# Happy Birthday, caseydog



## Andy M. (Jun 5, 2021)

Hav a great day!


----------



## msmofet (Jun 5, 2021)

Happy birthday!!


----------



## pepperhead212 (Jun 5, 2021)

Happy Birthday!  Hope you are having a great day, and have a great year ahead!  Stay safe!


----------



## taxlady (Jun 5, 2021)

I hope you are having a wonderful, *Happy Birthday*, CD.


----------



## GotGarlic (Jun 5, 2021)

Happy birthday, caseydog! I hope you're doing well and having a great birthday! [emoji3052] [emoji512] [emoji322]


----------



## caseydog (Jun 10, 2021)

Thank you all!

I really need to pop in more often -- and post. I do browse from time to time. 

I'm doing okay. I hope all of you are, too. 

CD


----------



## Cooking Goddess (Jun 10, 2021)

Oh caseydog, you always promise to "pop in", but then you ignore us again. *sigh* 

Glad to hear you had a nice birthday. Wishing you many more!


----------



## caseydog (Jun 11, 2021)

Cooking Goddess said:


> Oh caseydog, you always promise to "pop in", but then you ignore us again. *sigh*
> 
> Glad to hear you had a nice birthday. Wishing you many more!

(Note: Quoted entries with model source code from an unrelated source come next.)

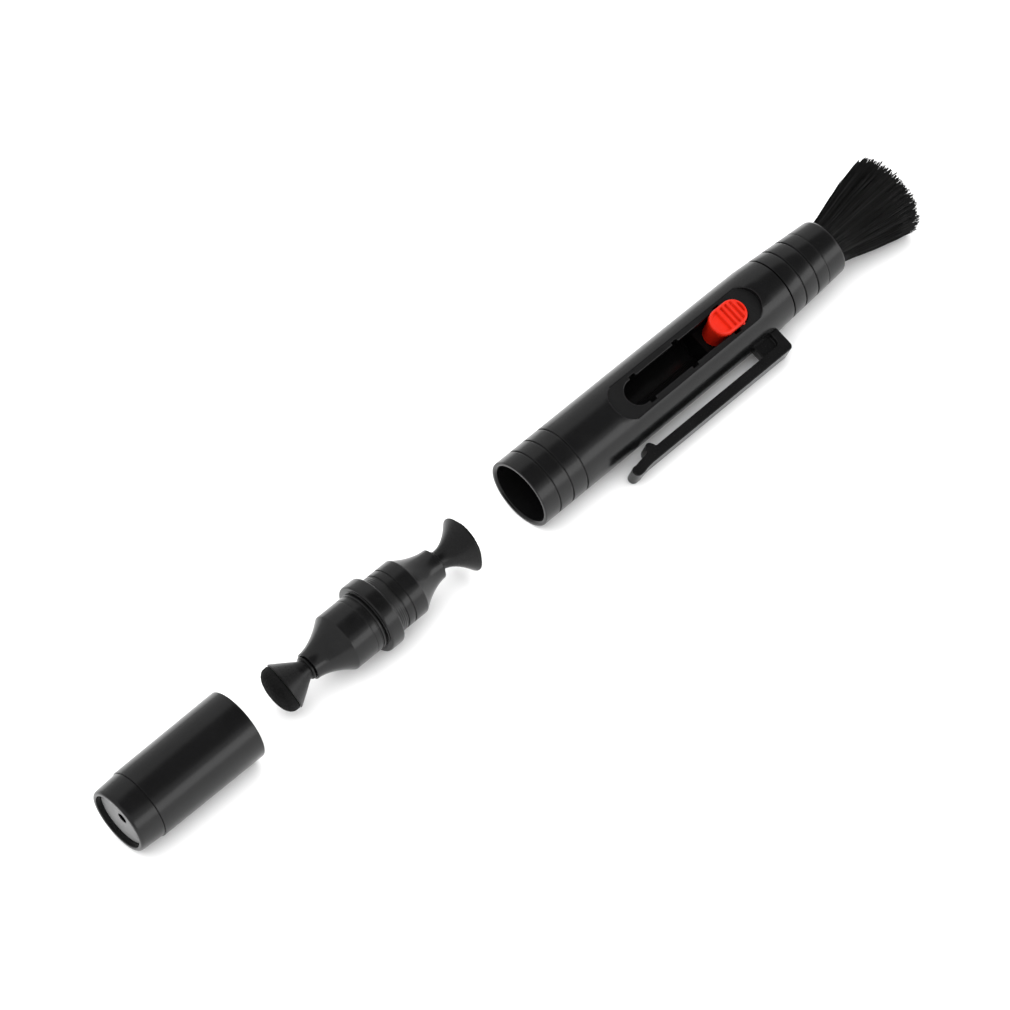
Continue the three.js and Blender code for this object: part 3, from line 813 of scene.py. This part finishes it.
def rested(lines, random):
    """Strands that would sink into the surface lie bent on it, as the pen's own roll puts it."""
    up = np.array([0.0, math.sin(ROLL), math.cos(ROLL)])
    height = lines @ up
    lowest = -BRISTLES.floor + random.uniform(0, BRISTLES.floor_depth, len(lines))[:, None]
    lift = np.maximum(0, lowest - height)
    return lines + lift[..., None] * up


# A direction that no strand runs in, which gives each strand a side when crossed with its own.
NO_STRAND_DIRECTION = (0.3, 0.5, 0.8)


def strand_mesh(name, lines, tones):
    """Three-sided tapering strands along middle lines, as one mesh with a tone on each point."""
    count, levels = lines.shape[:2]
    direction = lines[:, -1] - lines[:, 0]
    direction /= np.linalg.norm(direction, axis=1)[:, None]
    side = np.cross(direction, NO_STRAND_DIRECTION)
    side /= np.linalg.norm(side, axis=1)[:, None]
    other = np.cross(direction, side)
    taper = np.linspace(1, STRANDS.taper, levels)
    taper[-1] = STRANDS.end_taper
    corners = []
    for k in range(3):
        a = 2 * math.pi * k / 3
        offset = side * math.cos(a) + other * math.sin(a)
        corners.append(lines + offset[:, None, :] * (STRANDS.thickness * taper)[None, :, None])
    verts = np.stack(corners, axis=2).reshape(-1, 3)
    faces = []
    for strand in range(count):
        base = strand * levels * 3
        for level in range(levels - 1):
            low, high = base + level * 3, base + level * 3 + 3
            faces += [(low + k, low + (k + 1) % 3, high + (k + 1) % 3, high + k) for k in range(3)]
        last = base + (levels - 1) * 3
        faces += [(base + 2, base + 1, base), (last, last + 1, last + 2)]
    mesh = bpy.data.meshes.new(name)
    mesh.from_pydata(verts.tolist(), [], faces)
    layer = mesh.attributes.new("tone", "FLOAT", "POINT")
    layer.data.foreach_set("value", np.repeat(tones, levels * 3).astype(np.float32))
    obj = bpy.data.objects.new(name, mesh)
    bpy.context.scene.collection.objects.link(obj)
    return obj


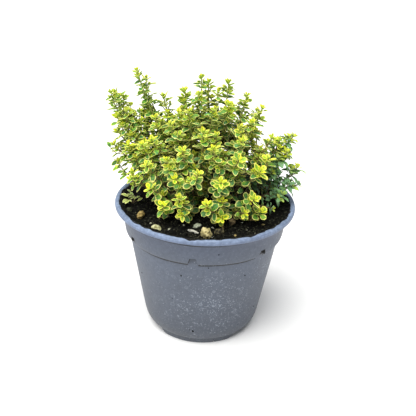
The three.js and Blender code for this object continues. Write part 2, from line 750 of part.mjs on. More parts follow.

I reckon YOU will hear more from me when NFL Football season starts. Go Steelers! 

CD


----------



## Cooking Goddess (Jun 11, 2021)

Can't wait, football buddy! You might want to find another Squeeler fan to partner with - now that FrankZ is coming around again there are two Browns fans here.


----------